Task instructions | The listing below holds a line with "What bpy script" and a later line with "PANEL_STEP_INSET = 0.0070". Write out those two lines and every line between them, exactly, and nothing else.
--*--
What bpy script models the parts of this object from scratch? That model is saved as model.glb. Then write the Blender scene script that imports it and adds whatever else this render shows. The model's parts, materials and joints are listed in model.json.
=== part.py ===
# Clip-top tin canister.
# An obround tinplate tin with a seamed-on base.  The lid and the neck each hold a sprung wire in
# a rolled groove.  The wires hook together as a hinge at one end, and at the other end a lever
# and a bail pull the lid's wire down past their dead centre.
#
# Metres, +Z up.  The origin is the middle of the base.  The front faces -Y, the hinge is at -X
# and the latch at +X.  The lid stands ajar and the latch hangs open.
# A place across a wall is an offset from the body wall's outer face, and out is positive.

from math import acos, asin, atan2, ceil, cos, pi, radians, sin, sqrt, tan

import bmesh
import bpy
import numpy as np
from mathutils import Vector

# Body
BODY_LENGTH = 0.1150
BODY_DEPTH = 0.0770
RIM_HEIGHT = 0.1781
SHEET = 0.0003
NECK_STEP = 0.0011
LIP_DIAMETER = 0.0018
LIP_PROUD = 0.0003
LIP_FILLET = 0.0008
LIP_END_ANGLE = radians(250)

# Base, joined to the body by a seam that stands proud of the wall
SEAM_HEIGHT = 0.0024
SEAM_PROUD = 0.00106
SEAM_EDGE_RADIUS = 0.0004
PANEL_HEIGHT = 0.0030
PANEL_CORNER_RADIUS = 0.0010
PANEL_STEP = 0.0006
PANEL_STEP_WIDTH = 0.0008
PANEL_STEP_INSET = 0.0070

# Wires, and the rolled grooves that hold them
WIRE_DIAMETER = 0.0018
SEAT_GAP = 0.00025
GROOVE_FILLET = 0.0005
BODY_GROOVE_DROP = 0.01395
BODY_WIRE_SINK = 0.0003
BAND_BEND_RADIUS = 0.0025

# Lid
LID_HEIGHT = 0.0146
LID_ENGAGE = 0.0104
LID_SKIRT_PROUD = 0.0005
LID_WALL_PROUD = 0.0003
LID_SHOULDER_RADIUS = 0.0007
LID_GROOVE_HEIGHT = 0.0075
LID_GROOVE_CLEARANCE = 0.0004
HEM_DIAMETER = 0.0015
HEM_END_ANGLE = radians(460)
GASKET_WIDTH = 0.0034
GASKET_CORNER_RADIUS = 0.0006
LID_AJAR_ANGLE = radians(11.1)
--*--
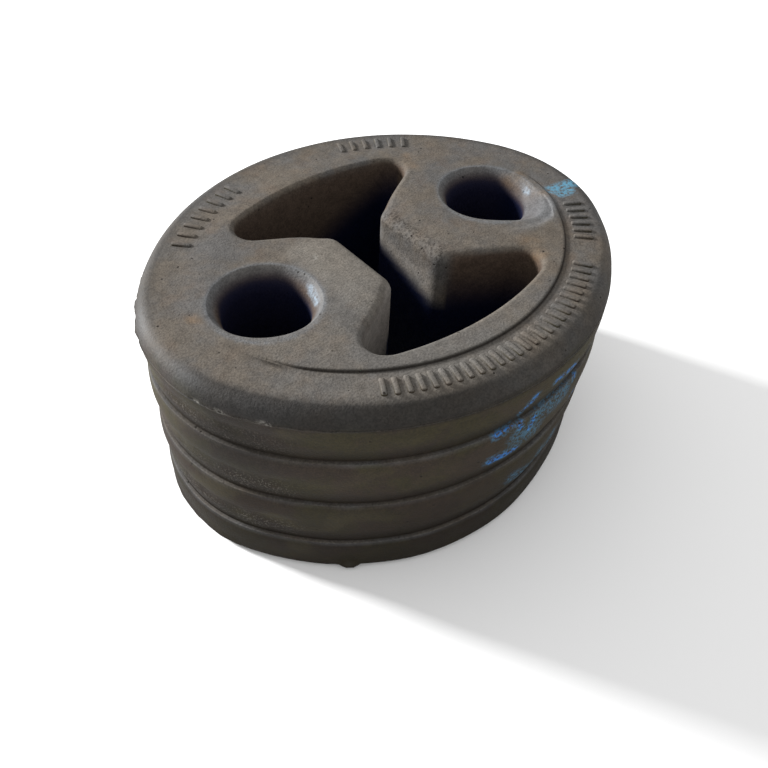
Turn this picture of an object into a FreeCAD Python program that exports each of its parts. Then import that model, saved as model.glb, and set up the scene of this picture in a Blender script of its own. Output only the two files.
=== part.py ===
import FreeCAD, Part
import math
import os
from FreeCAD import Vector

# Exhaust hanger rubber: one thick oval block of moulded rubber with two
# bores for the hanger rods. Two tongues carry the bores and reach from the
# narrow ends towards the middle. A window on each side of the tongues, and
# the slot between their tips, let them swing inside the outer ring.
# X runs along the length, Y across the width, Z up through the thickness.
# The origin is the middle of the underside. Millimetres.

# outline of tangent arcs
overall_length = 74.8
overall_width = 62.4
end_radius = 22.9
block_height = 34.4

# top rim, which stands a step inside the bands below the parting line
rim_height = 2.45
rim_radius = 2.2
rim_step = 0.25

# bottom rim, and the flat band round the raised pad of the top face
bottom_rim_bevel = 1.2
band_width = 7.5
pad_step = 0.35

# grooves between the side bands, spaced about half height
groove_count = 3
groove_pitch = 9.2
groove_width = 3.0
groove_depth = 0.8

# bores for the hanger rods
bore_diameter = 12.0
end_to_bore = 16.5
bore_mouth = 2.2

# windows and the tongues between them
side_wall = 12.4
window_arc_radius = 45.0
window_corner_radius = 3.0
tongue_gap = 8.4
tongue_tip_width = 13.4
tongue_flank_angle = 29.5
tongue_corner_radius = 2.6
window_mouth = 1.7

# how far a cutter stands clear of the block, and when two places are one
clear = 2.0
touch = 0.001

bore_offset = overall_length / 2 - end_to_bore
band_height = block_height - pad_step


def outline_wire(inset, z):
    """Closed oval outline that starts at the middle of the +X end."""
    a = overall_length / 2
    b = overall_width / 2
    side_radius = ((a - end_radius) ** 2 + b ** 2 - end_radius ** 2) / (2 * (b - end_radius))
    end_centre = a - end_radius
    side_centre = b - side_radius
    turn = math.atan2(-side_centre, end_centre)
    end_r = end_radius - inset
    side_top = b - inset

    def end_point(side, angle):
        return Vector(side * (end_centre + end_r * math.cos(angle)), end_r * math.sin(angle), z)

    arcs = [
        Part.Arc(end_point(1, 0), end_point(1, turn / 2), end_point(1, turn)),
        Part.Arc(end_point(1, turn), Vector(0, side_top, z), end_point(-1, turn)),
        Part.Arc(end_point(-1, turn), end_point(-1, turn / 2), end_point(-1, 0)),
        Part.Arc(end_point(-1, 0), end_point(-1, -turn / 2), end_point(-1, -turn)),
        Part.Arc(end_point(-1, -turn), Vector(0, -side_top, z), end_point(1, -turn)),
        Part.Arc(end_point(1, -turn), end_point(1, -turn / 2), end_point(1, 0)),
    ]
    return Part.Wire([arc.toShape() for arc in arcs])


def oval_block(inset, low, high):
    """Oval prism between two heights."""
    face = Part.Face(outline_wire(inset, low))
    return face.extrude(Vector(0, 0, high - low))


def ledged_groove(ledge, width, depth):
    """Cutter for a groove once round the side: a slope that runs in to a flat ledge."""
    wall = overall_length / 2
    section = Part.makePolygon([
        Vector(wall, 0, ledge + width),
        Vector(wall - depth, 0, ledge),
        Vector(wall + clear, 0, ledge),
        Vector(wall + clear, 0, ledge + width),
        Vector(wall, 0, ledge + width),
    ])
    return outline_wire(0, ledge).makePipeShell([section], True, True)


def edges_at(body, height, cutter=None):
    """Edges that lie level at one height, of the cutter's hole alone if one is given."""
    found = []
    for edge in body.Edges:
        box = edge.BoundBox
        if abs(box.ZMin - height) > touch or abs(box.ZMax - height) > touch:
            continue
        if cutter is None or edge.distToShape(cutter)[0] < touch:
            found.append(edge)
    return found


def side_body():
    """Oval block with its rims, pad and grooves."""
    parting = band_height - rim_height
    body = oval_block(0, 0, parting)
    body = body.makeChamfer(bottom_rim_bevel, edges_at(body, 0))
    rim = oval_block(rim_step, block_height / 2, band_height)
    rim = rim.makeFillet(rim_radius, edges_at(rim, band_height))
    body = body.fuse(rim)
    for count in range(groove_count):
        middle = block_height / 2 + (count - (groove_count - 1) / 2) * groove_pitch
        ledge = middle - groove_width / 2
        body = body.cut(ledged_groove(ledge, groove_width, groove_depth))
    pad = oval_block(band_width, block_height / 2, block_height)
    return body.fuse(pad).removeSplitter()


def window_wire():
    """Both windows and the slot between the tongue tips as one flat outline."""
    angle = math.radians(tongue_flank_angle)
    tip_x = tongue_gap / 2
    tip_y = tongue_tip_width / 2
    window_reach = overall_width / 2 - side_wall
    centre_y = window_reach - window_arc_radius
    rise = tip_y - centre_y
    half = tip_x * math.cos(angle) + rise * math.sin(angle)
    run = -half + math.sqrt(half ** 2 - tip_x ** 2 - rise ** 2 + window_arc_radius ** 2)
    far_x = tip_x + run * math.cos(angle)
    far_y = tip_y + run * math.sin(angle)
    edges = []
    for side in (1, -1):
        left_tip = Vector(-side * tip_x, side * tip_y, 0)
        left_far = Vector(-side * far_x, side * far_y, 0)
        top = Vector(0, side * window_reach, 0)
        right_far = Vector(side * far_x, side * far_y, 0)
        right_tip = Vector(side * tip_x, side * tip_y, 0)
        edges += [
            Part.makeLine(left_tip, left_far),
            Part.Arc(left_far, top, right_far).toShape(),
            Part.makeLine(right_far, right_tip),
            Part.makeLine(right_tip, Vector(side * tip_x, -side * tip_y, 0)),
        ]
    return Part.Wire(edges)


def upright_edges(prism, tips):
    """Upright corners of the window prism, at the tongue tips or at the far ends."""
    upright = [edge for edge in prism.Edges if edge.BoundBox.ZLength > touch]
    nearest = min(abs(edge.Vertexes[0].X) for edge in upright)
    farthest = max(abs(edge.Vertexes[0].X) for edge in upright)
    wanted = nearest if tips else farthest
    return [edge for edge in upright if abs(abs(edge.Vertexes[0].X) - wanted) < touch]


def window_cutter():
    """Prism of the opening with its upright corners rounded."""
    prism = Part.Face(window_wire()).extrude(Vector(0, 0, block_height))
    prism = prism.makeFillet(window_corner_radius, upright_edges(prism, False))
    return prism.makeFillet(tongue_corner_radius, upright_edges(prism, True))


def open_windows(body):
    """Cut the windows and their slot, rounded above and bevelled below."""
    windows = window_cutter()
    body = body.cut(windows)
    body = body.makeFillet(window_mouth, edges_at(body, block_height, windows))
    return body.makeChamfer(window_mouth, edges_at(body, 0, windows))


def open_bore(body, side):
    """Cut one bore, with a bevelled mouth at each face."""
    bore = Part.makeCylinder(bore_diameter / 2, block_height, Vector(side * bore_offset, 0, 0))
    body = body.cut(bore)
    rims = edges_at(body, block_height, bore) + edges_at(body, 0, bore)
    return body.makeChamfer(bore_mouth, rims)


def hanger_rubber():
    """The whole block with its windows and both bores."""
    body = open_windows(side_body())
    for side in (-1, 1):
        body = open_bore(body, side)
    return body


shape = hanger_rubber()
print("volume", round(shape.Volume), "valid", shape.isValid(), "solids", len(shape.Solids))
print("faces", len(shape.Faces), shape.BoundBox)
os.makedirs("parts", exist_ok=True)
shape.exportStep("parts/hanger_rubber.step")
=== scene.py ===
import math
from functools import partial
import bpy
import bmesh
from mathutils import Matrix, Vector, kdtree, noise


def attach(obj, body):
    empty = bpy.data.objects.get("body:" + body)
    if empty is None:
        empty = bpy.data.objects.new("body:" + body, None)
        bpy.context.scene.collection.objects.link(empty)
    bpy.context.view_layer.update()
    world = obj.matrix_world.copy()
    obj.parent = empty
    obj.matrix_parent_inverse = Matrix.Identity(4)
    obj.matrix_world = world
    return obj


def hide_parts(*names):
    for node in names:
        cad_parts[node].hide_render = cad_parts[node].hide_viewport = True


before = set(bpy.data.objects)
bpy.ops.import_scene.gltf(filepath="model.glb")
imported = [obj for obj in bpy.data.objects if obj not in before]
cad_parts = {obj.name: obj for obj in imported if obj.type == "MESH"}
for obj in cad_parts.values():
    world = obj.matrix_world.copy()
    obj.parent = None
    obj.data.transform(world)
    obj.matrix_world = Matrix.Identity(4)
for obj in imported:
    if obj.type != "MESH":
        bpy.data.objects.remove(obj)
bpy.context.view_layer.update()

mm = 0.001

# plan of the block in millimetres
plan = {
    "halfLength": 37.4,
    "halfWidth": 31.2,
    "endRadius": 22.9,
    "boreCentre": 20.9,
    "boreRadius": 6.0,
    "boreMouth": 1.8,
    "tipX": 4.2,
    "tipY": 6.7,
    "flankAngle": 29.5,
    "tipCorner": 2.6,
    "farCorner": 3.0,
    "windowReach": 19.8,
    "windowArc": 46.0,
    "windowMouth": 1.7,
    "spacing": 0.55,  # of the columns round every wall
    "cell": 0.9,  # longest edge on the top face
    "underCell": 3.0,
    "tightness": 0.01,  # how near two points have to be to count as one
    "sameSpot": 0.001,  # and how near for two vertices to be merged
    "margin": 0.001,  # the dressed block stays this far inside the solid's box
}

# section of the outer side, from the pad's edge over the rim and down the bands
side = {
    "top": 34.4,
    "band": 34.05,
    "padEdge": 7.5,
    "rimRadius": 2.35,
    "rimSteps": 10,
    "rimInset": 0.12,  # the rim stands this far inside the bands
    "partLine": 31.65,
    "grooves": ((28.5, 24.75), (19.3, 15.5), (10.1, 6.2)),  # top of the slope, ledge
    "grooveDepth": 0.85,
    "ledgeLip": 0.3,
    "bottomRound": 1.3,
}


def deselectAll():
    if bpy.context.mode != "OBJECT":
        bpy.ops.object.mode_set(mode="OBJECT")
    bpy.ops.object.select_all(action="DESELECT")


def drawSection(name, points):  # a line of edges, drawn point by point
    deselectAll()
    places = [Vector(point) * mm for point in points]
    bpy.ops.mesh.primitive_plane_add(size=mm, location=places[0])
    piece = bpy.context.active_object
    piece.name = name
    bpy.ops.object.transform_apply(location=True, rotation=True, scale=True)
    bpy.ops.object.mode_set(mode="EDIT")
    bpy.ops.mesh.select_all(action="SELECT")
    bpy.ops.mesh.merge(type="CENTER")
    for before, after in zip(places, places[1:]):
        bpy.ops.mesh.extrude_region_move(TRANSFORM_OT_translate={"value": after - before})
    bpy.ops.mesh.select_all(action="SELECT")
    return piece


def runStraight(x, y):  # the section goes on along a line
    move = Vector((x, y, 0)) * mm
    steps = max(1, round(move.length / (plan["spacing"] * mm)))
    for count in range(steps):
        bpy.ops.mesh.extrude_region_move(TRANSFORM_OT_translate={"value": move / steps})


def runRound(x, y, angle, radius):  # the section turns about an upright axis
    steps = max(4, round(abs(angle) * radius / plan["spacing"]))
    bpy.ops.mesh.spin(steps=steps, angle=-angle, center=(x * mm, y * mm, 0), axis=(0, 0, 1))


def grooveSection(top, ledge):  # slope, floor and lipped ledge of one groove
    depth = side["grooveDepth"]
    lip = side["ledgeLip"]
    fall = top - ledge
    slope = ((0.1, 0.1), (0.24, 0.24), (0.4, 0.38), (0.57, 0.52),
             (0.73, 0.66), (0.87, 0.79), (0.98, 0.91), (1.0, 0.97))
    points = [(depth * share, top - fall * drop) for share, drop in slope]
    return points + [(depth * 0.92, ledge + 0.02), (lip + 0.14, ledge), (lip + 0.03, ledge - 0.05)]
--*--
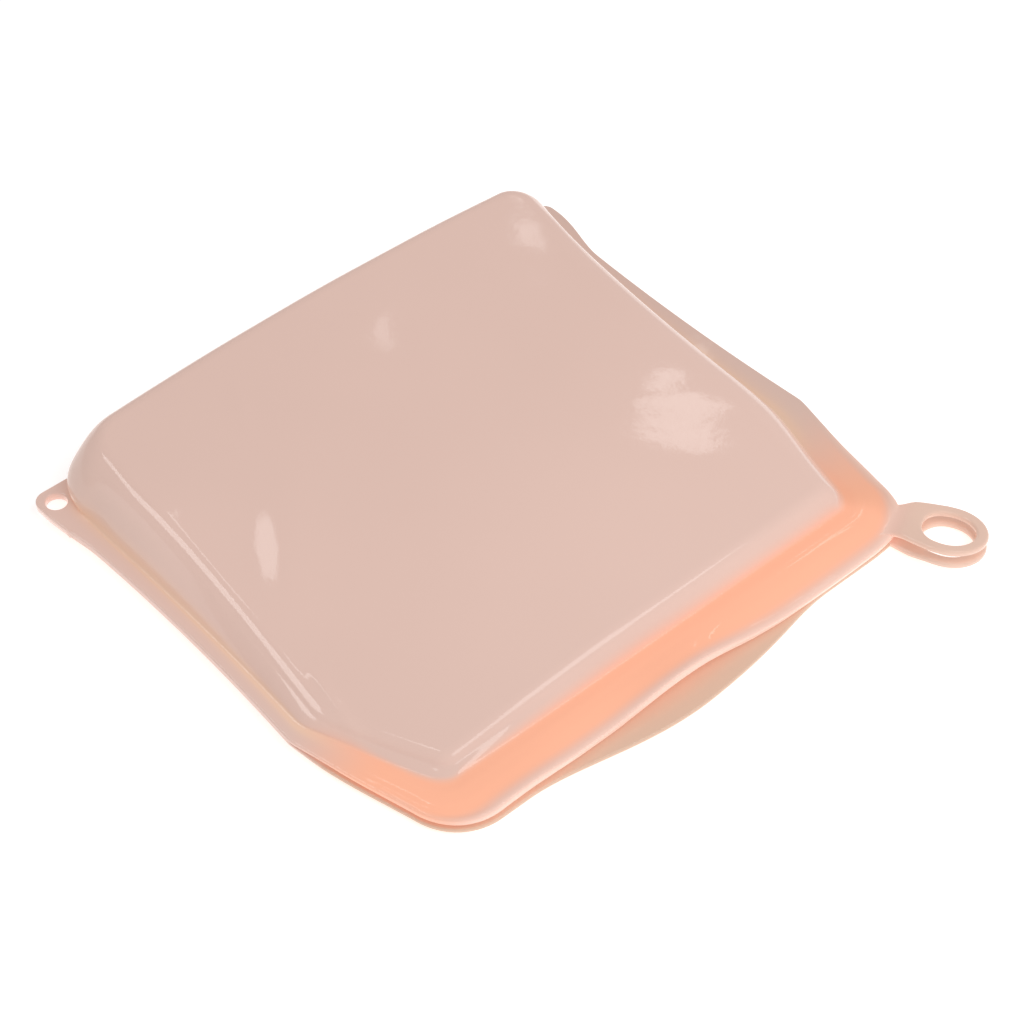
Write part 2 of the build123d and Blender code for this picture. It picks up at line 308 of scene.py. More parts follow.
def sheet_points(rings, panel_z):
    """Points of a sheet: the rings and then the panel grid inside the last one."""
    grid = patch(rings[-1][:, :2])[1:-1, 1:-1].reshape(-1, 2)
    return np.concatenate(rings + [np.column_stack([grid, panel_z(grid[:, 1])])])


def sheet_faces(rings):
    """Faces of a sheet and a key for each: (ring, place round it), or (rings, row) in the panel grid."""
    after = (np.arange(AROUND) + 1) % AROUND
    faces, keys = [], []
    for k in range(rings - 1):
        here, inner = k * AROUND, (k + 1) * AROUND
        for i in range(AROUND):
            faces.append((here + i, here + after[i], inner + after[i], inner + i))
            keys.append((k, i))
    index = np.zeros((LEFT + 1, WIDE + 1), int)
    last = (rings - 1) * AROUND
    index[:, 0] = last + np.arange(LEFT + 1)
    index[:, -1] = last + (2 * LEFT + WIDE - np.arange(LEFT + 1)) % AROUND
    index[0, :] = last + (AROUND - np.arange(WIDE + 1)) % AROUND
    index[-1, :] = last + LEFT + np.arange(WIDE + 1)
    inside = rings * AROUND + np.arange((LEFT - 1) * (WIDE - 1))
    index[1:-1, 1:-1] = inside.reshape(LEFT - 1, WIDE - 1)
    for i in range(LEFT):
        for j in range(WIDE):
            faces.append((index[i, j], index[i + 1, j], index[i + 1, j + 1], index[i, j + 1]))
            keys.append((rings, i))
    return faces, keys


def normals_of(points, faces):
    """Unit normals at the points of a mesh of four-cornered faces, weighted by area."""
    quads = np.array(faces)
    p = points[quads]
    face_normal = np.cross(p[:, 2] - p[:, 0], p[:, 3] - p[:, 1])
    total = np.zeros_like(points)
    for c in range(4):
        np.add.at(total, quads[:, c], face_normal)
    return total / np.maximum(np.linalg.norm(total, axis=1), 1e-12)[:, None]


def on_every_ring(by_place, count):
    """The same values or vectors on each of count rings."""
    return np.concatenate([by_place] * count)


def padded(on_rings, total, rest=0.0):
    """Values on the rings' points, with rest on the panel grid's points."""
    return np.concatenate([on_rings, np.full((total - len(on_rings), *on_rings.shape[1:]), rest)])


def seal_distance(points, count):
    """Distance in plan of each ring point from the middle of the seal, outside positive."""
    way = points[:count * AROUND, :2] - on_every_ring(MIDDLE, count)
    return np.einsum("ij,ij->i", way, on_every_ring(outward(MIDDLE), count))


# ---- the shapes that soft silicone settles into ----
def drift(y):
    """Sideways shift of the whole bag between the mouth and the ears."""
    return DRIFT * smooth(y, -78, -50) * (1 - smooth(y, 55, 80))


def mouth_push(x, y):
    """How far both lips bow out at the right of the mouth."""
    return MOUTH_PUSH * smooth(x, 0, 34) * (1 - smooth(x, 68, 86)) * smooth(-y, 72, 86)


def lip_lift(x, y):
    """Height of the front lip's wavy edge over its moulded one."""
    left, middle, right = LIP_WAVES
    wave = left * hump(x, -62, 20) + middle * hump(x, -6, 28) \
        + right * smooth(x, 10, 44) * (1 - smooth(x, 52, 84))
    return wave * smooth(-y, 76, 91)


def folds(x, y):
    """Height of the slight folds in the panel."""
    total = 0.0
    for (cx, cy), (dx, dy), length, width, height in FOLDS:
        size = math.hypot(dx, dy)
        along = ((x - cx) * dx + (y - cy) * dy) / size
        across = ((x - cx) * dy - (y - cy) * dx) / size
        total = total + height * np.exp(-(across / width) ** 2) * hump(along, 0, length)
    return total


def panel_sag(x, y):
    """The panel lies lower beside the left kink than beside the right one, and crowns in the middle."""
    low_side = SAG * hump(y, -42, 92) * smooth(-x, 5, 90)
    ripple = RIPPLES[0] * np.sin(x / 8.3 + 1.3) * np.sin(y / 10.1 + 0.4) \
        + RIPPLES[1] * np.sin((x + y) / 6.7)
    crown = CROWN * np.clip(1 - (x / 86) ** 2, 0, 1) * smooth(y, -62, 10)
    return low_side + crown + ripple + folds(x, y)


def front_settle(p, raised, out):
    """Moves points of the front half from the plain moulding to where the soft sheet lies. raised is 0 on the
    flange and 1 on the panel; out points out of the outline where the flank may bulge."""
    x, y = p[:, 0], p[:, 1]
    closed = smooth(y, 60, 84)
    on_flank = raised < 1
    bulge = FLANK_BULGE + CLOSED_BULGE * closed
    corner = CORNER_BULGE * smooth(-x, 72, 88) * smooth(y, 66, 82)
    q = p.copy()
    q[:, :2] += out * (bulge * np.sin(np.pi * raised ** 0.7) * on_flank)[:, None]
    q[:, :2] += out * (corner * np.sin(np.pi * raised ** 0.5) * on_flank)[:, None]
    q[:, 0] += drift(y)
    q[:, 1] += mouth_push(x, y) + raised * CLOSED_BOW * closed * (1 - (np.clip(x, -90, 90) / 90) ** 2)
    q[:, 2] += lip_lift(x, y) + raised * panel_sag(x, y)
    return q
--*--
Solution for this problem |
What bpy script models the parts of this object from scratch? That model is saved as model.glb. Then write the Blender scene script that imports it and adds whatever else this render shows. The model's parts, materials and joints are listed in model.json.
=== part.py ===
# Clip-top tin canister.
# An obround tinplate tin with a seamed-on base.  The lid and the neck each hold a sprung wire in
# a rolled groove.  The wires hook together as a hinge at one end, and at the other end a lever
# and a bail pull the lid's wire down past their dead centre.
#
# Metres, +Z up.  The origin is the middle of the base.  The front faces -Y, the hinge is at -X
# and the latch at +X.  The lid stands ajar and the latch hangs open.
# A place across a wall is an offset from the body wall's outer face, and out is positive.

from math import acos, asin, atan2, ceil, cos, pi, radians, sin, sqrt, tan

import bmesh
import bpy
import numpy as np
from mathutils import Vector

# Body
BODY_LENGTH = 0.1150
BODY_DEPTH = 0.0770
RIM_HEIGHT = 0.1781
SHEET = 0.0003
NECK_STEP = 0.0011
LIP_DIAMETER = 0.0018
LIP_PROUD = 0.0003
LIP_FILLET = 0.0008
LIP_END_ANGLE = radians(250)

# Base, joined to the body by a seam that stands proud of the wall
SEAM_HEIGHT = 0.0024
SEAM_PROUD = 0.00106
SEAM_EDGE_RADIUS = 0.0004
PANEL_HEIGHT = 0.0030
PANEL_CORNER_RADIUS = 0.0010
PANEL_STEP = 0.0006
PANEL_STEP_WIDTH = 0.0008
PANEL_STEP_INSET = 0.0070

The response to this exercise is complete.